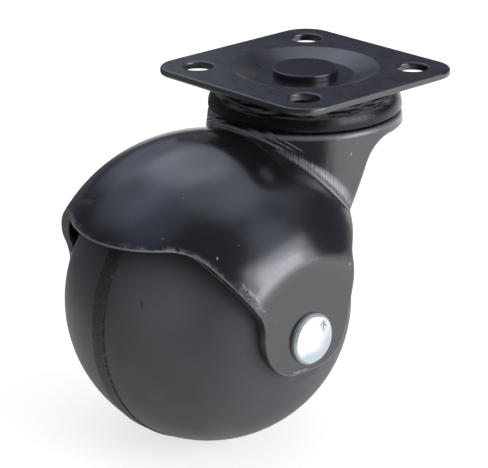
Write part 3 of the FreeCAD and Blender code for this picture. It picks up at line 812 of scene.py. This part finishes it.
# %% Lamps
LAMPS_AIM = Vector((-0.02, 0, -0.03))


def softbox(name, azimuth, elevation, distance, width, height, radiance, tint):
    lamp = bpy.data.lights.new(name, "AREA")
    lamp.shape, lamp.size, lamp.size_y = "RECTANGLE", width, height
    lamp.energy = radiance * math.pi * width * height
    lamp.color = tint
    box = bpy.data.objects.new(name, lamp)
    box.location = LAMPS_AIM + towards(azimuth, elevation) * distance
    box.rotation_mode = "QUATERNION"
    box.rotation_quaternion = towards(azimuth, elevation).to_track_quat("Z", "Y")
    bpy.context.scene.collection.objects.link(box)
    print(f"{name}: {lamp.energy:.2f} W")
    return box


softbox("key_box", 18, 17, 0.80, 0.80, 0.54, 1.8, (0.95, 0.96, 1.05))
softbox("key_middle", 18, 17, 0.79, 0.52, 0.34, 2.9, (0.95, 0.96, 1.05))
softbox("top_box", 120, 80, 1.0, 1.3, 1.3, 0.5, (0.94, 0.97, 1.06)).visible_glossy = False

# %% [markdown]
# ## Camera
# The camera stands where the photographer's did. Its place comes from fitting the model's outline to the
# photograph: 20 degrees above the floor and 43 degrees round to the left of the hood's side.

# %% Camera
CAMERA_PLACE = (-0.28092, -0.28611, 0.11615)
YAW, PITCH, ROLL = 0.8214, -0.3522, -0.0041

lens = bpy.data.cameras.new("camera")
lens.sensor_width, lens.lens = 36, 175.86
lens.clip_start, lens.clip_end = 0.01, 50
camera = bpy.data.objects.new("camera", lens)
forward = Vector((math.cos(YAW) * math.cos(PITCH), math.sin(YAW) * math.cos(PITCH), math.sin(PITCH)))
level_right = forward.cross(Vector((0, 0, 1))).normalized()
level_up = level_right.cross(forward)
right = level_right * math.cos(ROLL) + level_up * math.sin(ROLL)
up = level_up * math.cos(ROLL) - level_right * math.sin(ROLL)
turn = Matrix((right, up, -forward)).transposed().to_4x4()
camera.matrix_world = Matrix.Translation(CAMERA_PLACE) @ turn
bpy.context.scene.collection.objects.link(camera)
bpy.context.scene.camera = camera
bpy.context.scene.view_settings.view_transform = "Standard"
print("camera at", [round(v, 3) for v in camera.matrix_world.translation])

**EXERCISE REQUIREMENTS:** Copy out the material above in its entirety. Every detail must match.

**EXERCISE SOLUTION:**
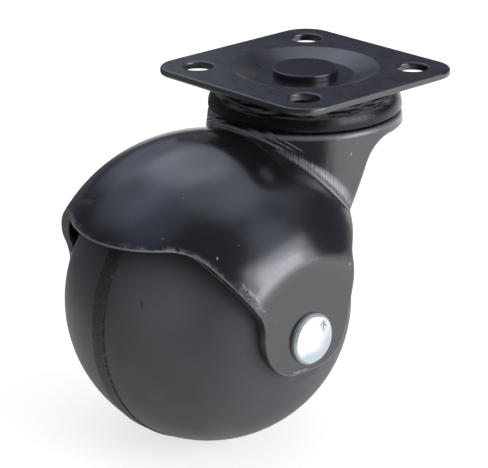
Write part 3 of the FreeCAD and Blender code for this picture. It picks up at line 812 of scene.py. This part finishes it.
# %% Lamps
LAMPS_AIM = Vector((-0.02, 0, -0.03))


def softbox(name, azimuth, elevation, distance, width, height, radiance, tint):
    lamp = bpy.data.lights.new(name, "AREA")
    lamp.shape, lamp.size, lamp.size_y = "RECTANGLE", width, height
    lamp.energy = radiance * math.pi * width * height
    lamp.color = tint
    box = bpy.data.objects.new(name, lamp)
    box.location = LAMPS_AIM + towards(azimuth, elevation) * distance
    box.rotation_mode = "QUATERNION"
    box.rotation_quaternion = towards(azimuth, elevation).to_track_quat("Z", "Y")
    bpy.context.scene.collection.objects.link(box)
    print(f"{name}: {lamp.energy:.2f} W")
    return box


softbox("key_box", 18, 17, 0.80, 0.80, 0.54, 1.8, (0.95, 0.96, 1.05))
softbox("key_middle", 18, 17, 0.79, 0.52, 0.34, 2.9, (0.95, 0.96, 1.05))
softbox("top_box", 120, 80, 1.0, 1.3, 1.3, 0.5, (0.94, 0.97, 1.06)).visible_glossy = False

# %% [markdown]
# ## Camera
# The camera stands where the photographer's did. Its place comes from fitting the model's outline to the
# photograph: 20 degrees above the floor and 43 degrees round to the left of the hood's side.

# %% Camera
CAMERA_PLACE = (-0.28092, -0.28611, 0.11615)
YAW, PITCH, ROLL = 0.8214, -0.3522, -0.0041

lens = bpy.data.cameras.new("camera")
lens.sensor_width, lens.lens = 36, 175.86
lens.clip_start, lens.clip_end = 0.01, 50
camera = bpy.data.objects.new("camera", lens)
forward = Vector((math.cos(YAW) * math.cos(PITCH), math.sin(YAW) * math.cos(PITCH), math.sin(PITCH)))
level_right = forward.cross(Vector((0, 0, 1))).normalized()
level_up = level_right.cross(forward)
right = level_right * math.cos(ROLL) + level_up * math.sin(ROLL)
up = level_up * math.cos(ROLL) - level_right * math.sin(ROLL)
turn = Matrix((right, up, -forward)).transposed().to_4x4()
camera.matrix_world = Matrix.Translation(CAMERA_PLACE) @ turn
bpy.context.scene.collection.objects.link(camera)
bpy.context.scene.camera = camera
bpy.context.scene.view_settings.view_transform = "Standard"
print("camera at", [round(v, 3) for v in camera.matrix_world.translation])